The spontaneous creation in New York showed me the relationship between art, advertising, and graphics—perhaps my most important self-discovery.

Your work bears a strong Chinese identity. How are you able to modernise traditional Chinese elements - iconography, calligraphy, use of colour - into something contemporary, engaging, and interesting? 

Leaving one’s home behind can give a person a better understanding of himself. Haruki Murakami said that whenever he wanted to write about Japan, he would move far away from Japan. This can be explained by the fact that people often see only one side of the place where they have been living, and how they will not feel the same after leaving the comfortable place that they are accustomed to.

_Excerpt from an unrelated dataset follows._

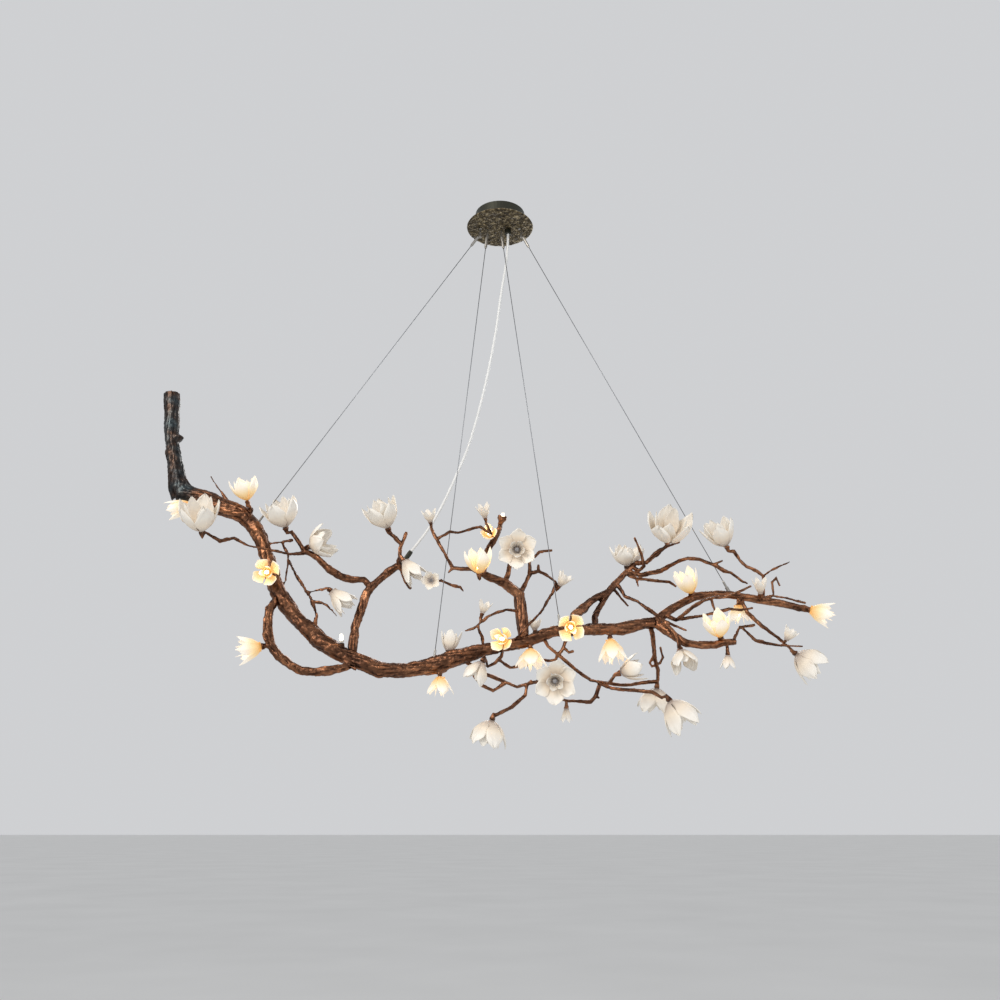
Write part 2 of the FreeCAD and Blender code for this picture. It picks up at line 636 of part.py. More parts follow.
limb("back_brace", "climbing_branch", "climbing", [
    (272, -231, 32, 7.5), (261, -248, 34, 7.5), (246, -271, 30, 7.5),
    (237, -291, 18, 7.5), (237, -320, -9, 7.5)], ends_on="trunk")
limb("thin_drop", "climbing_branch", "climbing", [
    (284, -222, 36, 4), (301, -245, 34, 3.5), (321, -266, 32, 3)])
limb("cross_twig", "climbing_branch", "climbing", [
    (295, -210, 37, 5.5), (312, -240, 14, 5), (344, -254, -6, 5),
    (367, -271, -24, 5), (387, -283, -30, 5), (404, -297, -34, 5),
    (421, -317, -38, 5), (439, -337, -42, 5), (446, -352, -44, 5)],
     flower="half_open_3")
limb("cross_twin", "climbing_branch", "cross_twig", [
    (404, -297, -34, 4), (436, -314, -38, 3.5), (467, -326, -40, 2.5)])

# the two limbs that carry the trunk on to the right
limb("upper_right", "upper_right_limb", "trunk", [
    (385, -306, 0, 12), (410, -289, 10, 12.5), (430, -271, 18, 12),
    (459, -257, 24, 11.5), (487, -242, 28, 11.5), (517, -237, 32, 11),
    (550, -237, 35, 11), (577, -237, 36, 11), (602, -241, 37, 11.5),
    (653, -251, 38, 10.5), (705, -259, 40, 10), (750, -270, 40, 9)],
     flower="lit_bell_5", sides=6)
stems("upper_right_limb", "upper_right", 5,
      ["lit_bell_4", "lit_cup_4", "small_9"])
limb("bright_twig", "upper_right_limb", "upper_right", [
    (650, -250, 38, 4), (674, -239, 42, 3), (722, -246, 44, 3),
    (765, -258, 44, 2.5)])
limb("spread_9_stem", "upper_right_limb", "upper_right", [
    (655, -252, 38, 6), (658, -230, 50, 5.5), (658, -190, 44, 5.5),
    (641, -177, 38, 5.5), (617, -167, 34, 5), (600, -151, 28, 5),
    (585, -128, 22, 5)], flower="spread_flower_9")
limb("high_right_twig", "upper_right_limb", "spread_9_stem", [
    (658, -192, 44, 5), (664, -185, 34, 4), (684, -172, 22, 4),
    (704, -163, 16, 3.5), (725, -154, 14, 2.5)])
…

I think you can say that working with Chinese elements in my case is both deliberate and accidental. Before I lived in New York, I designed for the Taiwan AIDS Prevention Association. I was aware that AIDS was a common global health and social issue; if I used an international visual language, my design would’ve turned out to be similar to other peoples’ work.

I’ve been tapping on Chinese culture as a symbolic language that I can combine with other elements. Of course, years of experience working in New York have made a great impact on my work. English typography has a history of more than a century. But East Asian designers should use elements from their own culture, whether its typographic characters or cultural symbols, in their design.

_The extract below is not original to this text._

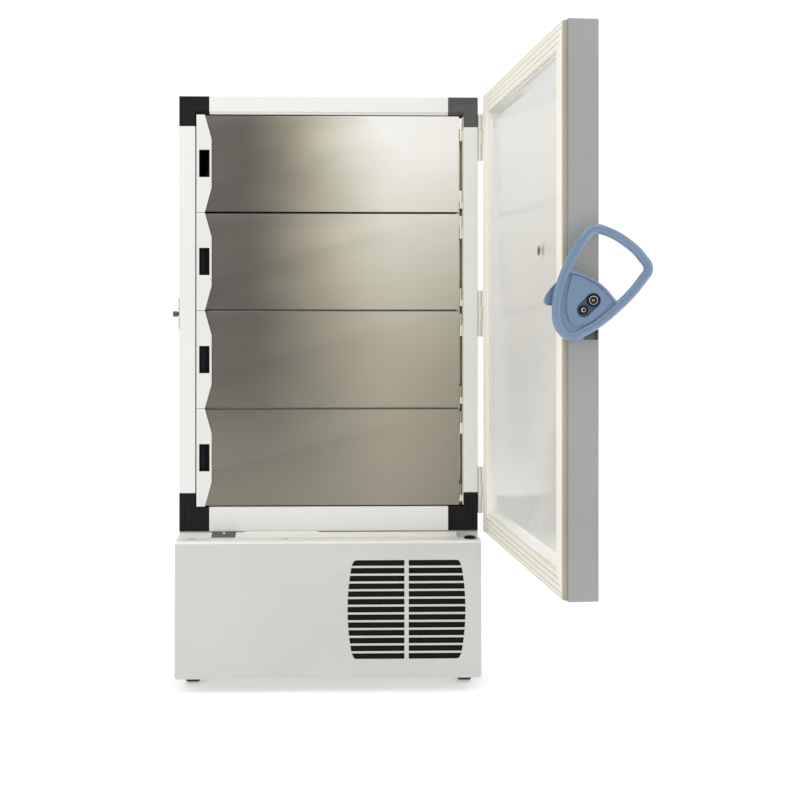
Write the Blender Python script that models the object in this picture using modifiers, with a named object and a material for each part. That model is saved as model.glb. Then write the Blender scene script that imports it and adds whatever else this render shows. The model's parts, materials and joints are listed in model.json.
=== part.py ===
"""Upright ultra-low-temperature freezer: insulated cabinet, open outer door, four inner doors, machine base.

Metres, +Z up. The origin is on the floor, under the middle of the base. The front faces -Y and the
hinges are on the +X side. Pieces on the outer door are modelled with that door shut, and the door's
empty swings them open.
"""

import math

import bmesh
import bpy
from mathutils import Matrix, Vector

# ---- driving dimensions -----------------------------------------------------------------------------------
WIDTH = 1.008
BASE_DEPTH = 0.950
BASE_STEP = 0.104  # the base stands this far in front of the cabinet
CABINET_FLOOR = 0.514
CABINET_HEIGHT = 1.466
GAP = 0.0003  # between pieces that touch

SIDE = WIDTH / 2
BASE_FRONT = -BASE_DEPTH / 2
BACK = BASE_DEPTH / 2
FRONT = BASE_FRONT + BASE_STEP
TOP = CABINET_FLOOR + CABINET_HEIGHT

SHEET = 0.0012  # painted steel sheet
LINER_SHEET = 0.001

# frame round the cabinet's mouth
STRIP_THICK = 0.010
STRIP_LEFT = 0.0535
STRIP_RIGHT = 0.048
STRIP_TOP = 0.0515
STRIP_BOTTOM = 0.0815
LIP = 0.008  # the set-back lip under the top strip
LIP_SETBACK = 0.006
RETURN_THICK = 0.003
RETURN_DEPTH = 0.042
CORNER_ARM = 0.100
CORNER_ARM_LOW = 0.128
SEAM = 0.0005

MOUTH_LEFT = -SIDE + STRIP_LEFT
MOUTH_RIGHT = SIDE - STRIP_RIGHT
MOUTH_TOP = TOP - STRIP_TOP
MOUTH_BOTTOM = CABINET_FLOOR + STRIP_BOTTOM

# storage space
LINER_SIDE = 0.435
LINER_BOTTOM = 0.612
LINER_TOP = 1.905
LINER_FRONT = FRONT + 0.0435
LINER_BACK = 0.350
LINER_FLANGE = 0.012
SHELF_LIP = 0.022

# inner doors
DOOR_COUNT = 4
INNER_BOTTOM = MOUTH_BOTTOM + 0.001
INNER_TOP = MOUTH_TOP - LIP - 0.001
PITCH = (INNER_TOP - INNER_BOTTOM) / DOOR_COUNT
LEAF_GAP = 0.007  # between two stainless leaves
CAP_GAP = 0.0015  # between two white end caps
LEAF_LEFT = -0.4372
LEAF_RIGHT = 0.4406
LEAF_FRONT = FRONT + 0.004
LEAF_BACK = FRONT + 0.040
CAP_LEFT = MOUTH_LEFT + 0.004
CAP_NARROW = 0.0284
CAP_WIDE = 0.051
CAP_SLANT = 0.082
PULL_X = (-0.4369, -0.4026)
PULL_HALF_HEIGHT = 0.0457
PULL_DEPTH = 0.0195
INNER_AXIS = (0.447, FRONT + 0.0065)
KNUCKLE_RADIUS = 0.0045
KNUCKLE = 0.038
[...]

Chinese characters are quite different from other Latin characters; there are shapes, sounds and meanings that are different from other culture’s text. Graphic designers use fonts to create shapes, but there are also sound and meaning, which are very rich resources for creation. Designers can use these elements, too, which is what we’ve been trying to do in recent years.

Where do you plan to take your work moving forward?

I would like to examine the transfer of what is culturally unique to design language, explore the link between design and local culture, and design in response to design issues. I would like to continue experiments n design.